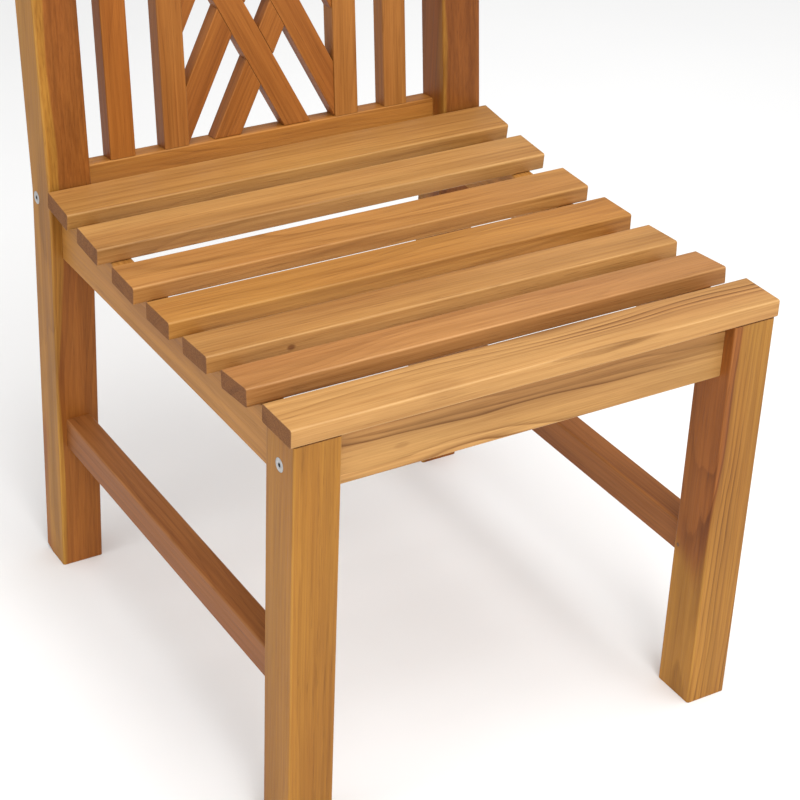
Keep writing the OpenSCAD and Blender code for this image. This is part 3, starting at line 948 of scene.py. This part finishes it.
def build_seat():
    slats = {
        1: dict(seed=1.3, tone=(201, 147, 78), lines=0.35, ring=0.007, pith=(0.05, -0.04)),
        2: dict(seed=2.9, tone=(207, 154, 88), lines=0.30, ring=0.008, pith=(-0.07, -0.03)),
        3: dict(seed=4.1, tone=(208, 149, 80), lines=0.45, ring=0.006, pith=(0.03, -0.05)),
        4: dict(seed=5.7, tone=(211, 151, 75), lines=0.35, ring=0.007, pith=(-0.04, -0.05)),
        5: dict(
            seed=6.2,
            tone=(206, 151, 85),
            lines=0.40,
            ring=0.007,
            pith=(0.06, -0.02),
            knot=(-0.168, -0.0235, -0.002, 0.0028),
            push=0.8,
            core=0.9,
        ),
        6: dict(seed=7.8, tone=(204, 145, 84), lines=0.5, ring=0.0065, pith=(-0.03, -0.05)),
        7: dict(
            seed=8.4,
            tone=(215, 162, 96),
            contrast=0.06,
            lines=1.4,
            streaks=0.3,
            ring=0.0095,
            pith=(0.055, -0.035),
            drift=(0.03, 0.03),
            knot=(-0.107, -0.017, 0.006, 0.016),
            push=0.8,
            core=0.2,
        ),
    }
    for i, look in slats.items():
        node = f"seat_slat_{i}"
        board(node, straight_board(node, SLAT_EASE, END_EASE), "teak_seat", **look)


def build_side_frames():
    front_legs = {
        "front_leg_left": dict(
            seed=11.5,
            tone=(190, 131, 50),
            lines=0.3,
            streaks=0.35,
            pith=(0.05, -0.03),
        ),
        "front_leg_right": dict(
            seed=13.8,
            tone=(202, 143, 60),
            lines=0.9,
            streaks=0.4,
            ring=0.007,
            pith=(0.0, -0.2),
            heart=0.179,
        ),
    }
    for node, look in front_legs.items():
        made = straight_board(node, LEG_EASE, END_EASE, bolt_recesses(node) + pin_holes(node))
        board(node, made, "teak_frame", **look)
    for node, seed in zip(REAR_LEGS, (17.1, 20.2)):
        made = sawn_board(node, True, LEG_EASE, END_EASE, bolt_recesses(node) + pin_holes(node))
        board(
            node,
            made,
            "teak_frame",
            seed=seed,
            tone=(196, 138, 54),
            contrast=0.2,
            lines=0.35,
            streaks=0.7,
            pith=(0.0, -0.2),
            drift=(0.03, 0.0),
            heart=0.2205,
        )
    for node, seed in zip(SIDE_RAILS, (26.0, 27.7)):
        made = sawn_board(node, False, RAIL_EASE, JOINT_EASE)
        board(
            node,
            made,
            "teak_frame",
            seed=seed,
            tone=(206, 145, 70),
            lines=0.4,
            ring=0.007,
            pith=(0.03, 0.05),
        )
    for node, seed in zip(STRETCHERS, (31.2, 33.1)):
        made = straight_board(node, LEG_EASE, JOINT_EASE)
        board(
            node,
            made,
            "teak_frame",
            seed=seed,
            tone=(175, 111, 56),
            lines=0.4,
            ring=0.006,
            pith=(0.05, -0.04),
        )
    made = straight_board("front_apron", RAIL_EASE, JOINT_EASE, nut_holes("front_apron"))
    board(
        "front_apron",
        made,
        "teak_frame",
        seed=23.4,
        tone=(214, 162, 95),
        contrast=0.16,
        lines=1.2,
        ring=0.008,
        pith=(0.055, 0.04),
        drift=(0.04, 0.02),
        knot=(-0.137, 0.006, -0.011, 0.005),
        push=0.5,
        core=0.3,
    )


def build_back():
    for node, seed in zip(BACK_RAILS, (36.3, 38.4)):
        made = straight_board(node, BACK_EASE, JOINT_EASE, nut_holes(node))
        board(
            node,
            made,
            "teak_back",
            seed=seed,
            tone=(214, 146, 64),
            lines=0.35,
            ring=0.007,
            pith=(0.03, 0.05),
        )
    slat_seeds = (41.7, 43.0, 44.3, 45.6)
    slat_tones = ((190, 115, 42), (192, 124, 54), (194, 128, 58), (194, 128, 58))
    for node, seed, tone in zip(BACK_SLATS, slat_seeds, slat_tones):
        made = straight_board(node, BACK_EASE, JOINT_EASE)
        board(node, made, "teak_back", seed=seed, tone=tone, lines=0.4, pith=(0.04, 0.03))
    bar_seeds = (51.9, 53.0, 54.1, 55.2, 56.3, 57.4)
    for node, seed in zip(LATTICE, bar_seeds):
        made = lapped_bar(node, LATTICE_EASE)
        board(
            node,
            made,
            "teak_back",
            seed=seed,
            tone=(186, 115, 48),
            lines=0.4,
            pith=(0.04, -0.03),
        )


def dress_fittings():
    finishes = {
        "frame_bolts": steel("bolt_steel", base=0.46, roughness=0.34, scratch=0.25),
        "barrel_nuts": steel("nut_steel", base=0.50, roughness=0.38, scratch=0.35),
        "rail_dowels": dowel_wood("rail_dowel_wood"),
        "slat_dowels": dowel_wood("slat_dowel_wood"),
        "tenon_pins": dowel_wood("pin_wood"),
    }
    for node, material in finishes.items():
        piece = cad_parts[node]
        piece.data.materials.clear()
        piece.data.materials.append(material)


# ---------------------------------------------------------------- floor, light and camera


def lay_floor():
    bpy.ops.mesh.primitive_plane_add(size=FLOOR_SIZE)
    floor = bpy.context.object
    floor.name = "floor"
    material, n, shader = new_material("floor_white")
    place = n.add("ShaderNodeTexCoord").outputs["Object"]
    patch = n.noise(place, scale=FLOOR_PATCHES, detail=2.0, roughness=0.5)
    n.feed(shader.inputs["Base Color"], n.mix(patch, FLOOR_GREY, FLOOR_PALE))
    shader.inputs["Roughness"].default_value = FLOOR_ROUGHNESS
    shader.inputs["Specular IOR Level"].default_value = 0.0
    floor.data.materials.append(material)


def area_light(name, place, size, power):
    """A round soft light that faces the chair."""
    light = bpy.data.lights.new(name, "AREA")
    light.shape = "DISK"
    light.size = size
    light.energy = power
    lamp = bpy.data.objects.new(name, light)
    lamp.location = place
    aim = Vector(LIGHT_TARGET) - Vector(place)
    lamp.rotation_euler = aim.to_track_quat("-Z", "Y").to_euler()
    bpy.context.scene.collection.objects.link(lamp)


def light_studio():
    world = bpy.data.worlds.new("studio")
    world.use_nodes = True
    background = world.node_tree.nodes["Background"]
    background.inputs["Color"].default_value = (1.0, 1.0, 1.0, 1.0)
    background.inputs["Strength"].default_value = WORLD_LIGHT
    bpy.context.scene.world = world
    for name, (place, size, power) in LIGHTS.items():
        area_light(name, place, size, power)


def set_camera():
    """The photograph's view: from the front left, looking down at the seat."""
    camera = bpy.data.cameras.new("camera")
    camera.lens = CAMERA_LENS
    camera.sensor_width = CAMERA_SENSOR
    holder = bpy.data.objects.new("camera", camera)
    pitch = math.pi / 2 - math.radians(CAMERA_DOWN)
    aim = Euler((pitch, 0.0, -math.radians(CAMERA_TURN))).to_matrix()
    tilt = Matrix.Rotation(math.radians(CAMERA_TILT), 3, "Z")
    holder.matrix_world = Matrix.Translation(Vector(CAMERA_PLACE)) @ (aim @ tilt).to_4x4()
    bpy.context.scene.collection.objects.link(holder)
    bpy.context.scene.camera = holder


bpy.context.scene.view_settings.view_transform = "Standard"
build_seat()
build_side_frames()
build_back()
dress_fittings()
lay_floor()
light_studio()
set_camera()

——————

REQUIRED WORK =
Repeat the preceding lines exactly, please, every one of them.

TASK SOLUTION =
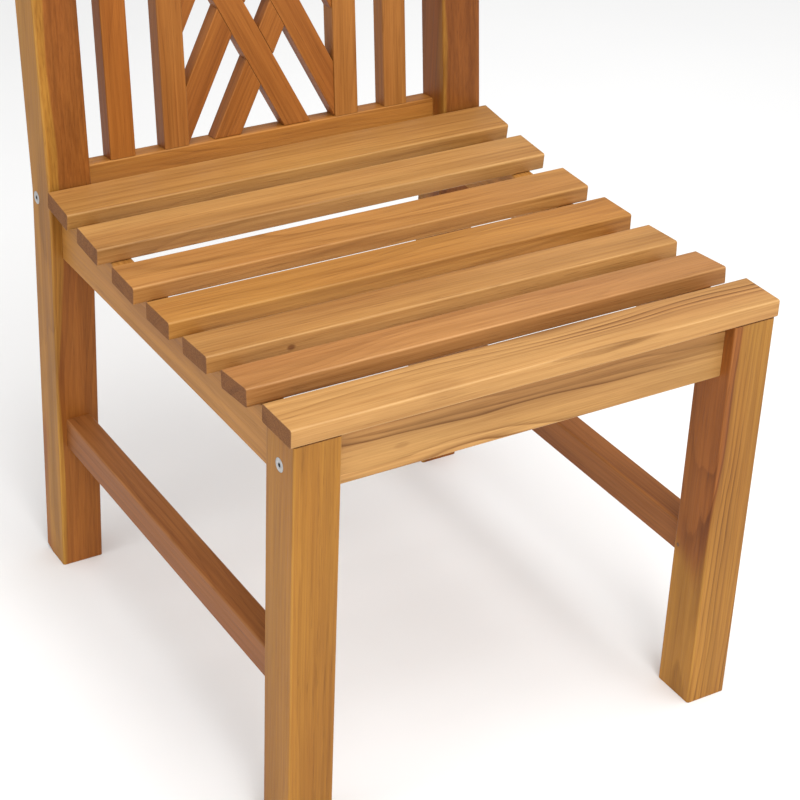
Keep writing the OpenSCAD and Blender code for this image. This is part 3, starting at line 948 of scene.py. This part finishes it.
def build_seat():
    slats = {
        1: dict(seed=1.3, tone=(201, 147, 78), lines=0.35, ring=0.007, pith=(0.05, -0.04)),
        2: dict(seed=2.9, tone=(207, 154, 88), lines=0.30, ring=0.008, pith=(-0.07, -0.03)),
        3: dict(seed=4.1, tone=(208, 149, 80), lines=0.45, ring=0.006, pith=(0.03, -0.05)),
        4: dict(seed=5.7, tone=(211, 151, 75), lines=0.35, ring=0.007, pith=(-0.04, -0.05)),
        5: dict(
            seed=6.2,
            tone=(206, 151, 85),
            lines=0.40,
            ring=0.007,
            pith=(0.06, -0.02),
            knot=(-0.168, -0.0235, -0.002, 0.0028),
            push=0.8,
            core=0.9,
        ),
        6: dict(seed=7.8, tone=(204, 145, 84), lines=0.5, ring=0.0065, pith=(-0.03, -0.05)),
        7: dict(
            seed=8.4,
            tone=(215, 162, 96),
            contrast=0.06,
            lines=1.4,
            streaks=0.3,
            ring=0.0095,
            pith=(0.055, -0.035),
            drift=(0.03, 0.03),
            knot=(-0.107, -0.017, 0.006, 0.016),
            push=0.8,
            core=0.2,
        ),
    }
    for i, look in slats.items():
        node = f"seat_slat_{i}"
        board(node, straight_board(node, SLAT_EASE, END_EASE), "teak_seat", **look)


def build_side_frames():
    front_legs = {
        "front_leg_left": dict(
            seed=11.5,
            tone=(190, 131, 50),
            lines=0.3,
            streaks=0.35,
            pith=(0.05, -0.03),
        ),
        "front_leg_right": dict(
            seed=13.8,
            tone=(202, 143, 60),
            lines=0.9,
            streaks=0.4,
            ring=0.007,
            pith=(0.0, -0.2),
            heart=0.179,
        ),
    }
    for node, look in front_legs.items():
        made = straight_board(node, LEG_EASE, END_EASE, bolt_recesses(node) + pin_holes(node))
        board(node, made, "teak_frame", **look)
    for node, seed in zip(REAR_LEGS, (17.1, 20.2)):
        made = sawn_board(node, True, LEG_EASE, END_EASE, bolt_recesses(node) + pin_holes(node))
        board(
            node,
            made,
            "teak_frame",
            seed=seed,
            tone=(196, 138, 54),
            contrast=0.2,
            lines=0.35,
            streaks=0.7,
            pith=(0.0, -0.2),
            drift=(0.03, 0.0),
            heart=0.2205,
        )
    for node, seed in zip(SIDE_RAILS, (26.0, 27.7)):
        made = sawn_board(node, False, RAIL_EASE, JOINT_EASE)
        board(
            node,
            made,
            "teak_frame",
            seed=seed,
            tone=(206, 145, 70),
            lines=0.4,
            ring=0.007,
            pith=(0.03, 0.05),
        )
    for node, seed in zip(STRETCHERS, (31.2, 33.1)):
        made = straight_board(node, LEG_EASE, JOINT_EASE)
        board(
            node,
            made,
            "teak_frame",
            seed=seed,
            tone=(175, 111, 56),
            lines=0.4,
            ring=0.006,
            pith=(0.05, -0.04),
        )
    made = straight_board("front_apron", RAIL_EASE, JOINT_EASE, nut_holes("front_apron"))
    board(
        "front_apron",
        made,
        "teak_frame",
        seed=23.4,
        tone=(214, 162, 95),
        contrast=0.16,
        lines=1.2,
        ring=0.008,
        pith=(0.055, 0.04),
        drift=(0.04, 0.02),
        knot=(-0.137, 0.006, -0.011, 0.005),
        push=0.5,
        core=0.3,
    )


def build_back():
    for node, seed in zip(BACK_RAILS, (36.3, 38.4)):
        made = straight_board(node, BACK_EASE, JOINT_EASE, nut_holes(node))
        board(
            node,
            made,
            "teak_back",
            seed=seed,
            tone=(214, 146, 64),
            lines=0.35,
            ring=0.007,
            pith=(0.03, 0.05),
        )
    slat_seeds = (41.7, 43.0, 44.3, 45.6)
    slat_tones = ((190, 115, 42), (192, 124, 54), (194, 128, 58), (194, 128, 58))
    for node, seed, tone in zip(BACK_SLATS, slat_seeds, slat_tones):
        made = straight_board(node, BACK_EASE, JOINT_EASE)
        board(node, made, "teak_back", seed=seed, tone=tone, lines=0.4, pith=(0.04, 0.03))
    bar_seeds = (51.9, 53.0, 54.1, 55.2, 56.3, 57.4)
    for node, seed in zip(LATTICE, bar_seeds):
        made = lapped_bar(node, LATTICE_EASE)
        board(
            node,
            made,
            "teak_back",
            seed=seed,
            tone=(186, 115, 48),
            lines=0.4,
            pith=(0.04, -0.03),
        )


def dress_fittings():
    finishes = {
        "frame_bolts": steel("bolt_steel", base=0.46, roughness=0.34, scratch=0.25),
        "barrel_nuts": steel("nut_steel", base=0.50, roughness=0.38, scratch=0.35),
        "rail_dowels": dowel_wood("rail_dowel_wood"),
        "slat_dowels": dowel_wood("slat_dowel_wood"),
        "tenon_pins": dowel_wood("pin_wood"),
    }
    for node, material in finishes.items():
        piece = cad_parts[node]
        piece.data.materials.clear()
        piece.data.materials.append(material)


# ---------------------------------------------------------------- floor, light and camera


def lay_floor():
    bpy.ops.mesh.primitive_plane_add(size=FLOOR_SIZE)
    floor = bpy.context.object
    floor.name = "floor"
    material, n, shader = new_material("floor_white")
    place = n.add("ShaderNodeTexCoord").outputs["Object"]
    patch = n.noise(place, scale=FLOOR_PATCHES, detail=2.0, roughness=0.5)
    n.feed(shader.inputs["Base Color"], n.mix(patch, FLOOR_GREY, FLOOR_PALE))
    shader.inputs["Roughness"].default_value = FLOOR_ROUGHNESS
    shader.inputs["Specular IOR Level"].default_value = 0.0
    floor.data.materials.append(material)


def area_light(name, place, size, power):
    """A round soft light that faces the chair."""
    light = bpy.data.lights.new(name, "AREA")
    light.shape = "DISK"
    light.size = size
    light.energy = power
    lamp = bpy.data.objects.new(name, light)
    lamp.location = place
    aim = Vector(LIGHT_TARGET) - Vector(place)
    lamp.rotation_euler = aim.to_track_quat("-Z", "Y").to_euler()
    bpy.context.scene.collection.objects.link(lamp)


def light_studio():
    world = bpy.data.worlds.new("studio")
    world.use_nodes = True
    background = world.node_tree.nodes["Background"]
    background.inputs["Color"].default_value = (1.0, 1.0, 1.0, 1.0)
    background.inputs["Strength"].default_value = WORLD_LIGHT
    bpy.context.scene.world = world
    for name, (place, size, power) in LIGHTS.items():
        area_light(name, place, size, power)


def set_camera():
    """The photograph's view: from the front left, looking down at the seat."""
    camera = bpy.data.cameras.new("camera")
    camera.lens = CAMERA_LENS
    camera.sensor_width = CAMERA_SENSOR
    holder = bpy.data.objects.new("camera", camera)
    pitch = math.pi / 2 - math.radians(CAMERA_DOWN)
    aim = Euler((pitch, 0.0, -math.radians(CAMERA_TURN))).to_matrix()
    tilt = Matrix.Rotation(math.radians(CAMERA_TILT), 3, "Z")
    holder.matrix_world = Matrix.Translation(Vector(CAMERA_PLACE)) @ (aim @ tilt).to_4x4()
    bpy.context.scene.collection.objects.link(holder)
    bpy.context.scene.camera = holder


bpy.context.scene.view_settings.view_transform = "Standard"
build_seat()
build_side_frames()
build_back()
dress_fittings()
lay_floor()
light_studio()
set_camera()